地獄耳 なるほどね。タイプや時代は違うけど、田中角栄さんや竹下登さんは、とにかく一度会った人のことは忘れないんです。何でもかんでもよく覚えていて、「私のことだけでなく、娘の年や名前まで覚えていてくれた」と。それは虜になるじゃないですか。

 ネットだけじゃなくて、いろんな現場を見ていてつくづく感じたんですが、山本太郎さんはまず話術にとても長けていて、真夏の参院選で、都内の街頭演説に3000人を集めてしまう。彼はとにかく声を枯らして話しかけ、質問を投げかけることで、対話に持っていくんです。政治の世界では、対話集会や車座集会は少人数で膝をつきあわせてやるのがいいんだと言われるんですが、山本太郎は、数千人を相手に一人で立ち向かうんです。それでもみんな飽きないし、途中で帰らない。例えば小池百合子や小泉進次郎が来たといっても、対話集会にまで残っていこうと思う人はなかなかいないでしょ。今の政治家にとって、そう簡単にできることではないですよ。

れいわ新選組代表・山本太郎 ©AFLO

鹿島 対話って、まさに半径5メートル、10メートルの人を虜にする方法なんじゃないかと思っていて。あと、山本太郎さんは政策のことを語られがちなんですが、参院選の前に、「もし安倍首相から『山本さんの政策を一部採り入れるから手を組もう』と誘われたらどうしますか」と聞かれて、「自民党が本気で減税すると言うならば、そちらに乗ります。何がなんでも野党陣営ということではない。我々の政策が実現できるなら、手をつなげるところとはつなぎますよ」(「AERA」2019年6月24日号)と言っていたのが、政局好きの僕としてはすごく面白くて。ちょっと炎上しかけてましたけど。

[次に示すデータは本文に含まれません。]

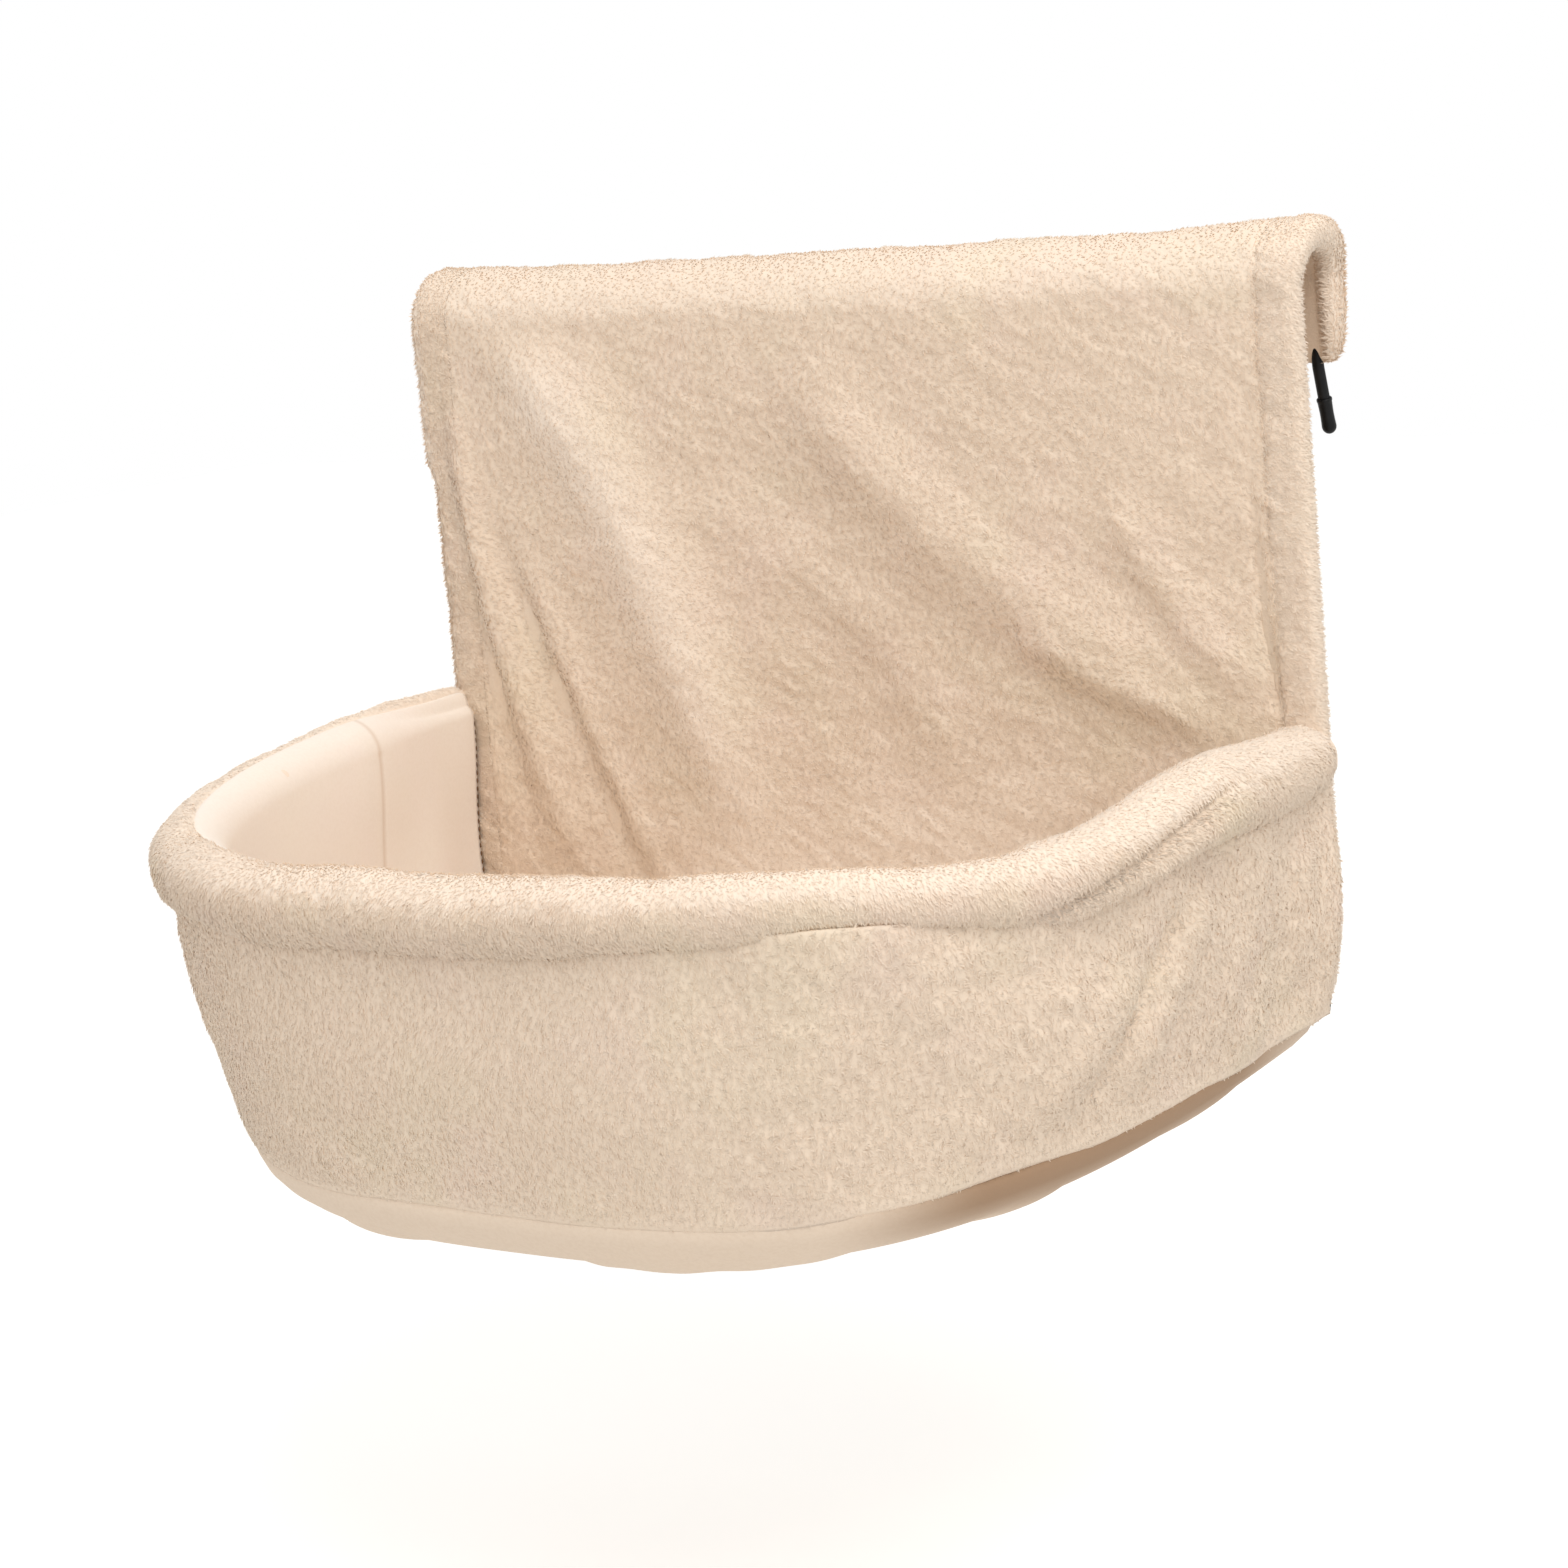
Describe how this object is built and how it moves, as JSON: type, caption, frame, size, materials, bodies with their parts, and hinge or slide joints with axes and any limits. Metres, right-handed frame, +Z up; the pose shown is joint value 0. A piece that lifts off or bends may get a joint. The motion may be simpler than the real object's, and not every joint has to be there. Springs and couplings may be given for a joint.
{
  "type": "radiator cat bed",
  "caption": "Plush hanging cat bed: a soft basket on a bent rod frame whose padded top hooks over a radiator.",
  "frame": {"origin": "middle of the hook seat: the lining inside the bend, where it rests on the radiator's top edge", "axes": "+X along the panel to the right as seen from the room, +Y from the room towards the wall, +Z up; the hook seat faces -Z and the panel's rear face, which lies on the radiator, faces +Y"},
  "size_m": [0.4796, 0.3675, 0.3748],
  "materials": {
    "cream_plush": "short cream-beige pile with soft tufts",
    "pale_lining": "smooth brushed lining, suede-like",
    "base_cloth": "smooth brushed cloth",
    "white_wadding": "loose fibre wadding",
    "rim_foam": "open-cell foam",
    "black_steel": "black powder coat",
    "black_plastic": "moulded black, satin",
    "zip_tape": "woven beige tape",
    "zip_coil": "beige nylon coil",
    "zip_metal": "satin nickel"
  },
  "bodies": {
    "root": {"panel_fleece": "cream_plush", "flap_fleece": "cream_plush", "hem_left": "cream_plush", "hem_right": "cream_plush", "rim_fleece": "cream_plush", "wall_fleece": "cream_plush", "floor_fleece": "cream_plush", "panel_lining": "pale_lining", "flap_lining": "pale_lining", "wall_lining": "pale_lining", "base_cloth": "base_cloth", "panel_wadding": "white_wadding", "flap_wadding": "white_wadding", "wall_wadding": "white_wadding", "base_padding": "white_wadding", "rim_padding": "rim_foam", "basket_hoop": "black_steel", "hook_rod_left": "black_steel", "hook_rod_right": "black_steel", "top_crossbar": "black_steel", "lower_crossbar": "black_steel", "socket_tube_left": "black_steel", "socket_tube_right": "black_steel", "tail_cap_left": "black_plastic", "tail_cap_right": "black_plastic", "zip_tape_front": "zip_tape", "zip_tape_rear": "zip_tape", "zip_coil_front": "zip_coil", "zip_coil_rear": "zip_coil", "zip_stop_left": "zip_metal", "zip_stop_right": "zip_metal"},
    "zip_slider": {"zip_slider": "zip_metal"},
    "zip_pull": {"zip_pull": "zip_metal"}
  },
  "joints": [
    {"name": "zip_slide", "type": "slide", "parent": "root", "child": "zip_slider", "axis": [1, 0, 0], "range_m": [-0.371, 0]},
    {"name": "zip_pull_swing", "type": "hinge", "parent": "zip_slider", "child": "zip_pull", "pos_m": [0.1855, -0.021, -0.3231], "axis": [0, 1, 0], "range_deg": [-80, 80]}
  ]
}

地獄耳 実は野党の国民も立憲も、れいわ新選組と同じようなことを言っているんです。でも、迫力と覚悟が違う。つまり、「こういう政策を持っているんです」というのと、「皆さん、話しましょうよ。あなたのSOSを受け止めますよ」という気迫の違いですね。おかしな話があります。ミカン箱の上に乗って演説するのがいいらしいと聞くと、「じゃあ、俺たちもそうしよう」といって与野党ともにミカン箱。ある大臣経験者の議員が、「それなら俺もミカン箱やろう。汚いから洗ってこい」と言ったというんです。

鹿島 マニュアル、象徴としてのミカン箱になっちゃったわけですね。それじゃあ響かない。

 

地獄耳 2019年が選民意識の年だったこととつながるのは、山本太郎さんは、誰からも見向きもされない、一生懸命SOSを出しているけど行政にも振り向いてもらえないという思いを持っている人に、「最後に手を差し伸べてくれるんじゃないか」と期待してもいいかもしれないと思わせる政治家なんでしょうね。